Co‐Manipulation of Ultrafine Nanostructure and Uniform Carbon Layer Activates Maricite‐Structured NaFePO4 as a High‐Performance Cathode for Sodium‐Ion Batteries

Sodium iron phosphate (NaFePO 4 ) has attracted significant attention because of its high theoretical capacity (155 mA h g −1 ), remarkable structural stability, and abundant elemental composition. However, the electrochemical reversibility of maricite NaFePO 4 is generally considered inactive. Herein, a nanoengineering strategy to activate the electrochemical activity of maricite NaFePO 4 is presented. This approach involves the construction of ultrasmall maricite NaFePO 4 nanoparticles encapsulated within an ultrathin carbon layer (denoted as m‐NFP@C), which greatly improves the electrochemical properties of the material. Notably, the optimized m‐NFP@C nanoparticles exhibit an impressive reversible capacity of 101.4 mA h g −1 after 100 cycles at a current density of 20 mA g −1 , demonstrating a remarkable capacity retention of 90.5%. Furthermore, when coupled with the bismuth–carbon microfoam‐like compound (Bi@NC‐MF) anode, the fabricated sodium‐ion full cell exhibits exceptional cycling stability with a capacity retention of 90.6% over 250 cycles.

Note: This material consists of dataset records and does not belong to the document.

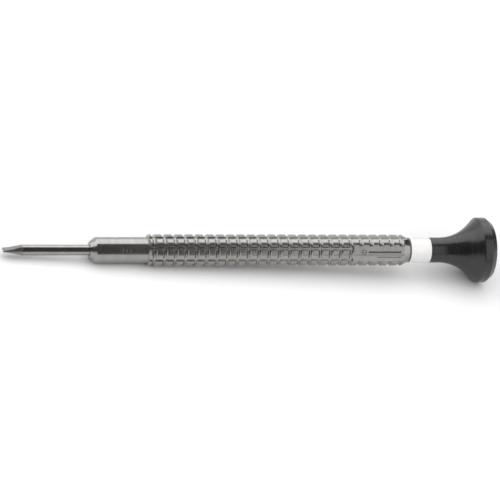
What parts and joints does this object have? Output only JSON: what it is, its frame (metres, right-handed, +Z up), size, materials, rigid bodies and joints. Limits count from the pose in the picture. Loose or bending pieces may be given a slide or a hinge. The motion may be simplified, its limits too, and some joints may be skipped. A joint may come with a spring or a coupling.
{
  "type": "watchmaker screwdriver",
  "caption": "Slim precision screwdriver with a clamped flat blade, checkered metal handle, plain colour ring and free-turning trumpet-shaped head.",
  "frame": {"origin": "the middle of the blade's edge, on the tool's axis", "axes": "+X along the tool's axis from the blade's edge to the head, +Z up with the tool lying down, the smooth plate faces -Y and 22.5 degrees upward"},
  "size_m": [0.0943, 0.0125, 0.0124],
  "materials": {
    "blade_steel": "ground and polished hardened steel",
    "handle_steel": "turned stainless steel, bright",
    "screw_steel": "dark hardened steel",
    "ring_plastic": "smooth white plastic",
    "head_plastic": "satin black plastic, turned",
    "bearing_steel": "polished bearing steel",
    "bronze": "sintered bronze"
  },
  "bodies": {
    "handle": {"handle_body": "handle_steel", "colour_ring": "ring_plastic", "pivot_axle": "bearing_steel", "thrust_washer": "bronze", "bearing_inner_race": "bearing_steel", "lock_washer": "screw_steel", "lock_screw": "screw_steel"},
    "blade": {"blade": "blade_steel"},
    "clamp_screw_1": {"clamp_screw_1": "screw_steel"},
    "clamp_screw_2": {"clamp_screw_2": "screw_steel"},
    "head": {"head_shell": "head_plastic", "head_cap": "head_plastic", "neck_bush": "bronze", "bearing_outer_race": "bearing_steel", "bearing_front_shield": "bearing_steel", "bearing_rear_shield": "bearing_steel", "retaining_ring": "screw_steel"},
    "ball_cage": {"bearing_cage": "bronze", "bearing_ball_1": "bearing_steel", "bearing_ball_2": "bearing_steel", "bearing_ball_3": "bearing_steel", "bearing_ball_4": "bearing_steel", "bearing_ball_5": "bearing_steel", "bearing_ball_6": "bearing_steel", "bearing_ball_7": "bearing_steel"}
  },
  "joints": [
    {"name": "head_spin", "type": "hinge", "parent": "handle", "child": "head", "pos_m": [0.09006, 0, 0], "axis": [1, 0, 0], "continuous": true},
    {"name": "cage_orbit", "type": "hinge", "parent": "handle", "child": "ball_cage", "pos_m": [0.09006, 0, 0], "axis": [1, 0, 0], "continuous": true},
    {"name": "blade_slide", "type": "slide", "parent": "handle", "child": "blade", "axis": [-1, 0, 0], "range_m": [0, 0.009]},
    {"name": "clamp_screw_1_turn", "type": "hinge", "parent": "handle", "child": "clamp_screw_1", "pos_m": [0.021, 0.00106, 0.00126], "axis": [0, 0.6428, 0.766], "range_deg": [0, 990]},
    {"name": "clamp_screw_2_turn", "type": "hinge", "parent": "handle", "child": "clamp_screw_2", "pos_m": [0.021, 0.00056, -0.00154], "axis": [0, 0.342, -0.9397], "range_deg": [0, 990]}
  ],
  "couplings": [
    {"joint": "cage_orbit", "follows": "head_spin", "ratio": 0.625}
  ]
}
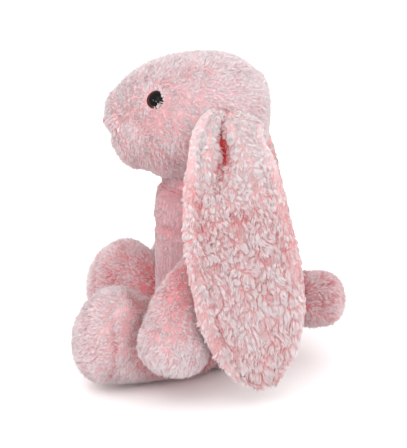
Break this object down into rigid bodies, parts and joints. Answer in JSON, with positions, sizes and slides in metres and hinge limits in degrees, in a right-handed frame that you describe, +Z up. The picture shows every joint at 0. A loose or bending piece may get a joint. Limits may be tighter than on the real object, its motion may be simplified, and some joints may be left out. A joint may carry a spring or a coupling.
{
  "type": "stuffed bunny rabbit",
  "caption": "Seated plush lop-eared rabbit with floppy ears, a turning head, swinging arms and legs and a round tail.",
  "frame": {"origin": "on the surface that the toy sits on, at the seat mount under the front of the body", "axes": "+Z up, the face looks along -Y, the toy's left side is +X"},
  "size_m": [0.202, 0.1594, 0.1947],
  "materials": {
    "plush": "medium pile plush, pale pink tips over coral roots",
    "chest_plush": "short smooth pile plush, dusty pink",
    "ear_plush": "long shaggy pile plush, pale pink tips over coral roots",
    "stuffing": "white polyester fibre",
    "pellets": "bag of plastic pellets",
    "eye_plastic": "glossy dark brown with a black pupil",
    "washer_plastic": "white moulded plastic",
    "nose_thread": "pink satin stitch"
  },
  "bodies": {
    "torso": {"body_front_panel": "chest_plush", "body_back_panel": "plush", "body_stuffing": "stuffing", "seat_pellet_bag": "pellets"},
    "neck": {"neck_stuffing": "stuffing"},
    "head": {"head_gusset": "plush", "head_side_left": "plush", "head_side_right": "plush", "head_stuffing": "stuffing", "nose_embroidery": "nose_thread", "eye_left": "eye_plastic", "eye_right": "eye_plastic", "eye_washer_left": "washer_plastic", "eye_washer_right": "washer_plastic"},
    "ear_left": {"ear_lining_left": "ear_plush", "ear_back_left": "ear_plush"},
    "ear_right": {"ear_lining_right": "ear_plush", "ear_back_right": "ear_plush"},
    "arm_left": {"arm_outer_left": "plush", "arm_inner_left": "plush", "arm_stuffing_left": "stuffing"},
    "arm_right": {"arm_outer_right": "plush", "arm_inner_right": "plush", "arm_stuffing_right": "stuffing"},
    "leg_left": {"leg_outer_left": "plush", "leg_inner_left": "plush", "foot_sole_left": "plush", "leg_stuffing_left": "stuffing"},
    "leg_right": {"leg_outer_right": "plush", "leg_inner_right": "plush", "foot_sole_right": "plush", "leg_stuffing_right": "stuffing"},
    "tail": {"tail_left_panel": "plush", "tail_right_panel": "plush", "tail_stuffing": "stuffing"}
  },
  "joints": [
    {"name": "head_turn", "type": "hinge", "parent": "torso", "child": "neck", "pos_m": [0, 0.002, 0.108], "axis": [0, 0, 1], "range_deg": [-4, 4]},
    {"name": "head_nod", "type": "hinge", "parent": "neck", "child": "head", "pos_m": [0, 0.002, 0.108], "axis": [-1, 0, 0], "range_deg": [-15, 5]},
    {"name": "ear_lift_left", "type": "hinge", "parent": "head", "child": "ear_left", "pos_m": [0.0395, 0.017, 0.163], "axis": [0.2, -0.9798, 0], "range_deg": [0, 110]},
    {"name": "ear_lift_right", "type": "hinge", "parent": "head", "child": "ear_right", "pos_m": [-0.0395, 0.017, 0.163], "axis": [0.2, 0.9798, 0], "range_deg": [0, 110]},
    {"name": "arm_raise_left", "type": "hinge", "parent": "torso", "child": "arm_left", "pos_m": [0.03, 0.004, 0.09], "axis": [-1, 0, 0], "range_deg": [0, 95]},
    {"name": "arm_raise_right", "type": "hinge", "parent": "torso", "child": "arm_right", "pos_m": [-0.03, 0.004, 0.09], "axis": [-1, 0, 0], "range_deg": [0, 95]},
    {"name": "leg_swing_left", "type": "hinge", "parent": "torso", "child": "leg_left", "pos_m": [0.0315, -0.0063, 0.018], "axis": [0.8772, 0.4801, 0], "range_deg": [-25, 12]},
    {"name": "leg_swing_right", "type": "hinge", "parent": "torso", "child": "leg_right", "pos_m": [-0.0315, -0.0063, 0.018], "axis": [0.8772, -0.4801, 0], "range_deg": [-25, 12]},
    {"name": "tail_wag", "type": "hinge", "parent": "torso", "child": "tail", "pos_m": [0, 0.044, 0.036], "axis": [1, 0, 0], "range_deg": [-15, 15]}
  ]
}
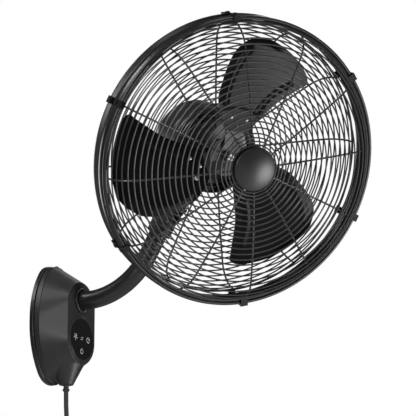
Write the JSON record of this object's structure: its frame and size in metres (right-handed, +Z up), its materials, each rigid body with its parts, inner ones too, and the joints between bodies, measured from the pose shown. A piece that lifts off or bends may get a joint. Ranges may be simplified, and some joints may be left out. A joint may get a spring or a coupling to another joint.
{
  "type": "wall-mounted fan",
  "caption": "Wall-mounted fan: a caged rotor in a drum on a tilting, oscillating head, held by a bent tube arm on a tapered wall housing with touch controls and a supply cord.",
  "frame": {"origin": "centre of the wall plate's back face, on the wall", "axes": "+Y into the wall, +Z up, +X to the right when facing the wall"},
  "size_m": [0.4855, 0.6315, 0.9302],
  "materials": {
    "satin_black_metal": "satin powder coat",
    "wire_black": "satin powder coat on wire",
    "blade_black": "satin powder coat on sheet",
    "housing_black": "fine matte moulding",
    "cast_black": "satin powder coat on casting",
    "lens_black": "polished",
    "badge_black": "satin",
    "zinc_screw": "zinc plated",
    "black_screw": "blackened steel",
    "steel": "turned",
    "bronze": "plain bearing bronze",
    "nylon": "natural",
    "laminations": "stacked sheet",
    "winding": "enamelled wire",
    "board_green": "circuit board",
    "rubber_black": "soft cable rubber",
    "brass_pin": "plated",
    "tie_black": "cable tie"
  },
  "bodies": {
    "wall_side": {"wall_plate": "satin_black_metal", "pod_housing": "housing_black", "housing_screws": "black_screw", "tube_socket": "cast_black", "socket_screws": "zinc_screw", "tube_collar": "housing_black", "arm_tube": "satin_black_metal", "arm_knuckle": "cast_black", "knuckle_screw": "black_screw", "tilt_bolt": "black_screw", "tilt_knob": "housing_black", "friction_washers": "nylon", "control_lens": "lens_black", "control_board": "board_green", "touch_springs": "steel", "power_board": "board_green", "board_standoffs": "nylon", "cord_gland": "rubber_black", "cord_run": "rubber_black", "cord_coil": "rubber_black", "cord_tie": "tie_black", "plug_body": "rubber_black", "plug_pins": "brass_pin"},
    "neck": {"tilt_neck": "cast_black", "swivel_post": "steel", "swivel_gear": "nylon", "post_circlip": "steel", "thrust_washer": "nylon"},
    "head": {"gearbox_housing": "cast_black", "swivel_bush": "bronze", "osc_motor": "steel", "motor_frame": "cast_black", "rear_end_plate": "cast_black", "front_end_plate": "cast_black", "motor_bearings": "steel", "stator_core": "laminations", "stator_windings": "winding", "motor_bolts": "zinc_screw", "motor_rear_cover": "housing_black", "motor_front_cover": "housing_black", "rear_grille": "wire_black", "grille_screws": "black_screw", "front_grille": "wire_black", "badge_cap": "badge_black", "shroud_ring": "satin_black_metal", "front_clips": "satin_black_metal", "rear_clips": "satin_black_metal", "clip_screws": "black_screw"},
    "drive_pinion": {"osc_pinion": "nylon"},
    "rotor": {"motor_shaft": "steel", "rotor_core": "laminations", "hub_spider": "blade_black", "blade_1": "blade_black", "blade_2": "blade_black", "blade_3": "blade_black", "blade_rivets": "zinc_screw", "hub_nut": "black_screw"}
  },
  "joints": [
    {"name": "tilt", "type": "hinge", "parent": "wall_side", "child": "neck", "pos_m": [0, -0.2644, 0.199], "axis": [-1, 0, 0], "range_deg": [-10, 40]},
    {"name": "oscillation", "type": "hinge", "parent": "neck", "child": "head", "pos_m": [0, -0.3269, 0.30726], "axis": [0, -0.5, 0.866], "range_deg": [-15, 75]},
    {"name": "drive_gear", "type": "hinge", "parent": "head", "child": "drive_pinion", "pos_m": [0.01425, -0.30553, 0.3196], "axis": [0, -0.5, 0.866], "range_deg": [-26, 129]},
    {"name": "fan_spin", "type": "hinge", "parent": "head", "child": "rotor", "pos_m": [0, -0.3269, 0.30726], "axis": [-0.5, -0.75, -0.433], "continuous": true}
  ],
  "couplings": [
    {"joint": "drive_gear", "follows": "oscillation", "ratio": 1.7143}
  ]
}
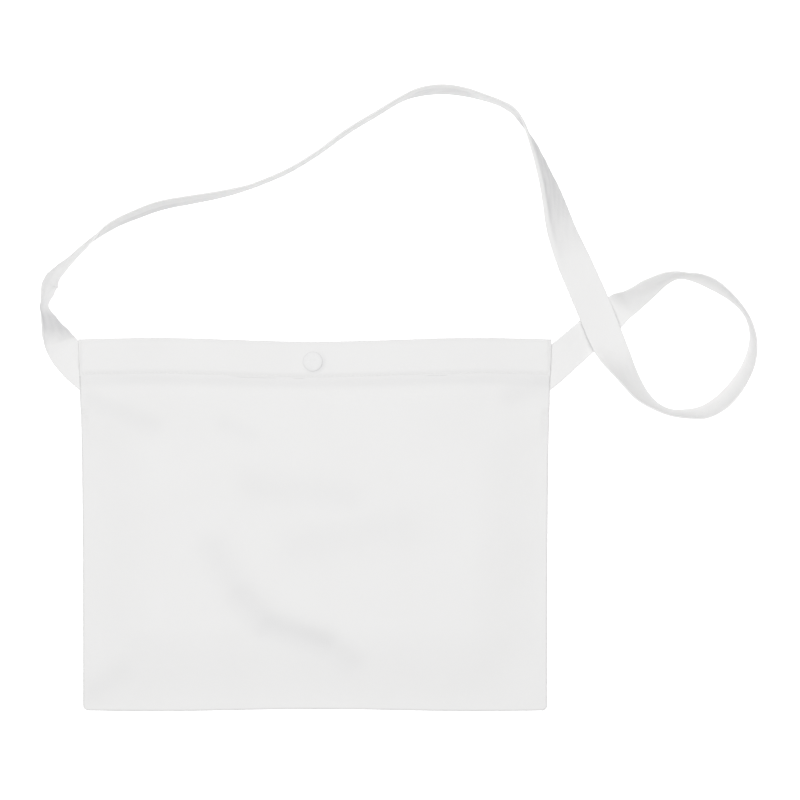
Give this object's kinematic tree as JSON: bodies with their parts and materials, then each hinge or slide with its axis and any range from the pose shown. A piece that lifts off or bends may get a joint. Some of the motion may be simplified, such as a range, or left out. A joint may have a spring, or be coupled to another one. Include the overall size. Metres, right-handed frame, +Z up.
{
  "type": "cycling musette bag",
  "caption": "Flat cotton shoulder pouch with hemmed mouth and press snap, lying on its back, its long tape strap laid out above it in one loop that crosses over itself.",
  "frame": {"origin": "middle of the pouch's underside, on the surface that it lies on", "axes": "+X across the pouch to the right as seen from above, +Y from its foot to its mouth, +Z up out of its front"},
  "size_m": [0.5383, 0.4709, 0.0251],
  "materials": {
    "cotton": "plain woven white cotton, matt",
    "tape": "flat woven white cotton tape, matt",
    "enamel": "white enamel, soft gloss",
    "snap_plastic": "white moulded plastic, satin"
  },
  "bodies": {
    "root": {"back_panel": "cotton", "front_panel": "cotton", "back_hem": "cotton", "front_hem": "cotton", "strap": "tape", "snap_cap": "enamel", "snap_socket": "snap_plastic", "snap_stud": "snap_plastic", "snap_post": "snap_plastic"}
  },
  "joints": []
}
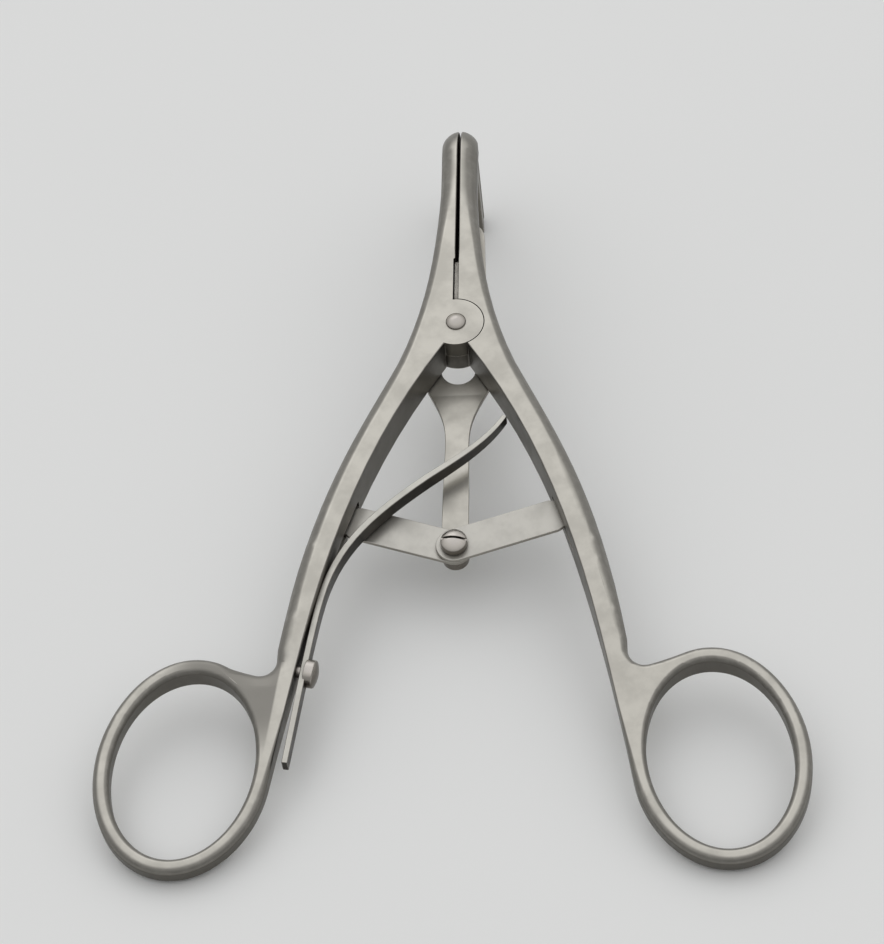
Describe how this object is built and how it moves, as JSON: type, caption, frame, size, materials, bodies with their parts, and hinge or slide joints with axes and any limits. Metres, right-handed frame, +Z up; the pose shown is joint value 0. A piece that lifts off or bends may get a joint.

The remarkable electrochemical performance of this material can be attributed to its excellent structural stability, ultrafine nanostructure, and uniform carbon coating, which effectively shorten the Na + diffusion pathways, prevent the aggregation and fragmentation of nanoparticles, and enhance electronic conductivity. This work is anticipated to open up a new route for activating maricite NaFePO 4 and advancing the development of polyanion‐type electrode materials.